SSBNs that are surplus to strategic nuclear deterrent duties could be utilized as fleet support.

They could tow a submersible tank to deliver to the air-burning ships at sea,
.. on exchange, like a gas BBQ cylinder..
 
What possible advantage is there in this idea?


1) There are no surplus SSBNs -- they are all used either for nuclear deterrent or converted to SSGNs. And there aren't going to be any surplus SSBNs in the future - those vessels are going to be run until the very end of their seagoing lives, because they cost too much to do otherwise.


2) SSBNs are rather hard to convert to other purposes, because everything involves either hull cuts in a pressure vessel or engineering it to fit inside a missile tube.


3) There's no current mechanism for ships to take aboard fuel floating ina submerged tank alongside.


Seriously, just think these ideas through. If (big if) this idea actually does scale up and work well, it would go to sea in one of two ways. Either new underway replenishment ships with dedicated nuclear plants for fuel manufacture or, more likely, as an added capability on future aircraft carriers. But it's a full shipbuilding generation into the future -- at minimum 20-30 years.
 
Possible advantages?

By comparison with fleet train tankers..

1, Stealth, since submersibles are stealthy.

2, Submersible tanks can float with access above surface for fuel transfer ops.

3, Speed, & submerged units are not affected by inclement weather in transit.


Of course SSBNs are quite pricey, but there are a few ex-Soviet units surplus* these days..



* Ok , so sure - they are likely past their use-by date too..
 
No one seems to care about stealthy supply ships. Underway replenishment is something you do in a secured area anyway, because it inherently makes the ships vulnerable (steering predictable courses, not moving very fast, etc.)

Refuelling ops are best done alongside and underway. The station ship (usually the tanker) has to steer a very stable course, while the receiver (usually) maneuvers to keep station and keep the hose connected.
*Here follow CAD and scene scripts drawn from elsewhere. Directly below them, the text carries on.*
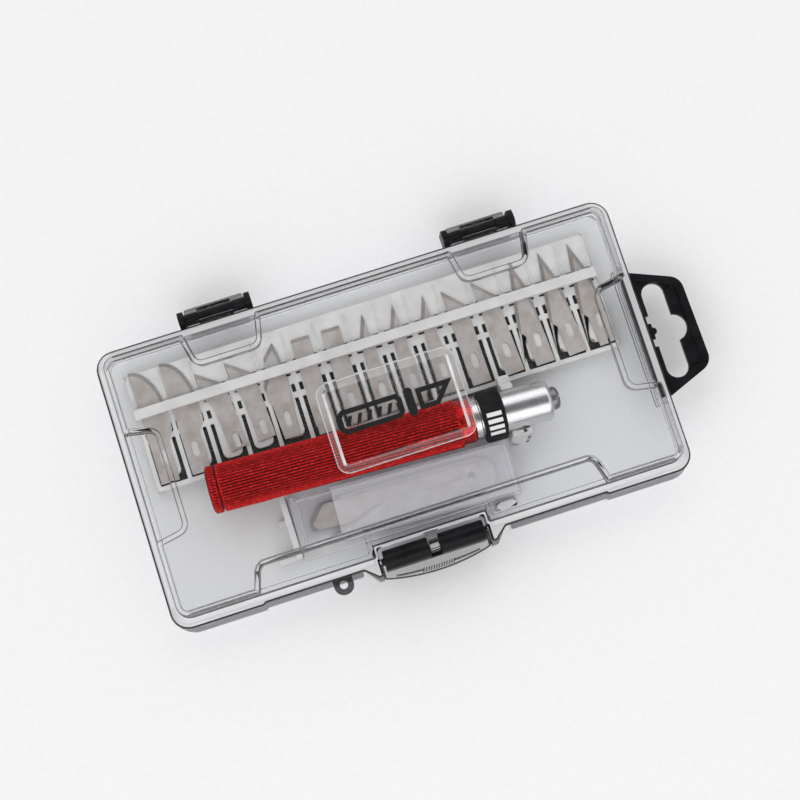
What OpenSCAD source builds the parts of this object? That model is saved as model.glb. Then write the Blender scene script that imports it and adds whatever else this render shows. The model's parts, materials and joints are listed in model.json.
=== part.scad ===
// Craft knife kit: a clear hinged case that holds a knife, fifteen blades in a rack
// and a sliding box of long spare blades. The origin is at the middle of the case on
// the table, +X points to the hang tab, +Y to the hinges and +Z up.

/* [Case] */
// Length of the lid rim along X
case_len = 172; // [168:1:180]
// Width of the lid rim along Y
case_wid = 91.2; // [90:0.1:94]
// Height of the base, which is where the lid starts
base_h = 12; // [11.5:0.1:12.5]
// Height of the closed case without the raised pad
case_h = 22; // [21.5:0.1:25]
// Thickness of the clear walls
wall = 1.5; // [1.2:0.1:1.6]
// Corner radius of the rim
corner_r = 6; // [4:0.5:8]
// Height of the lid recess floors
recess_z = 17; // [16.6:0.1:18]

/* [Hinges] */
// Distance of each hinge from the middle of the case
hinge_x = 44.4; // [40:0.1:50]
// Radius of the hinge bar
hinge_bar_r = 1.3; // [1.1:0.1:1.5]
// Running clearance on a radius
run_gap = 0.08; // [0.05:0.01:0.1]

/* [Latch] */
// Width of the latch
latch_w = 33; // [28:0.5:34]
// Radius of the latch barrels
latch_r = 3.3; // [3:0.1:3.4]

/* [Knife] */
// Radius of the handle
handle_r = 7.7; // [7.3:0.05:7.75]
// Height of the knife axis
knife_z = 11.2; // [11:0.1:11.4]
// Angle of the knife seen from above
knife_turn = -2.59; // [-3:0.01:-2]
// Width of the slot through the collet
collet_slot = 0.7; // [0.5:0.1:1]

/* [Blades] */
// Thickness of every blade
blade_t = 0.5; // [0.4:0.05:0.6]
// Distance between neighbouring pockets
pitch = 10.36; // [10.3:0.01:10.4]

/* [Blade box] */
// Length of the blade box
box_len = 72; // [68:1:74]
// Width of the blade box
box_wid = 17.5; // [17:0.1:18]
// Angle of the blade box seen from above
box_turn = -2.5; // [-3:0.1:-2]

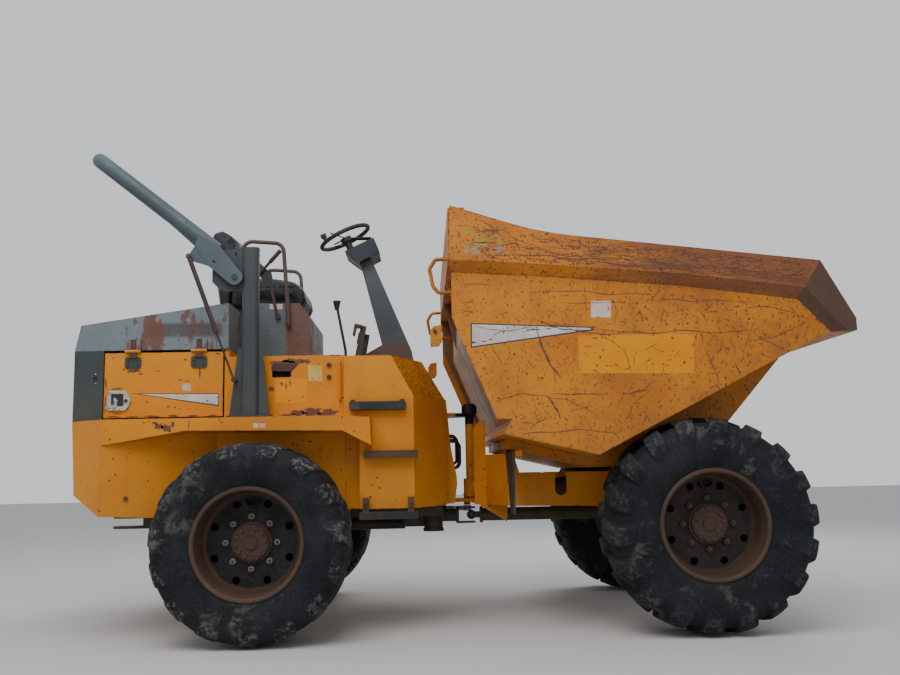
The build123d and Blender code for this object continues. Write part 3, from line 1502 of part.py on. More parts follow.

Trying to stay hooked up to a semi-submerged tank being towed by another vessel (and thus not moving in a completely controlled and predictable path) is about the worst possible refuelling scenario I can imagine.
 
Yes TS, you have provided a good reasoning indeed, - the fleet train replenishment needs to be more advanced..

If icebreakers & oil/gas rig/tankers can have accurate/sophisticated vectoring systems ought not the navy?

Even modern cruise ships are capable of independent manoeuvres with their inbuilt thrusters/pods.
 
Commercial ships have different requirements. Some USN logistics force ships have bow thrusters, but those are useful for docking, not for stationkeeping alongside another moving vessel. Steerable pods keep showing up in proposed warship designs, but they don't generally meet shock and silencing requirements for combatants.
 
I was thinking about how this is akin to having a chemical plant/refinery at sea, and that reminded me of how serious accidents at such plants could be. It's a nice idea - but the operational implementation of it could founder on that point. Who wants a chemical plant accident on a CVN?
 
Is there enough CO2 in the ocean to make this realistic? I can't imagine the CO2 density in seawater being high.
 
More than in air, if NRL is to be believed -- 100 mg/liter in water, versus less than 1 mg/liter in air.
 
What about per kilogram? ( as water is a bit denser , 1 litre = 1 Kg).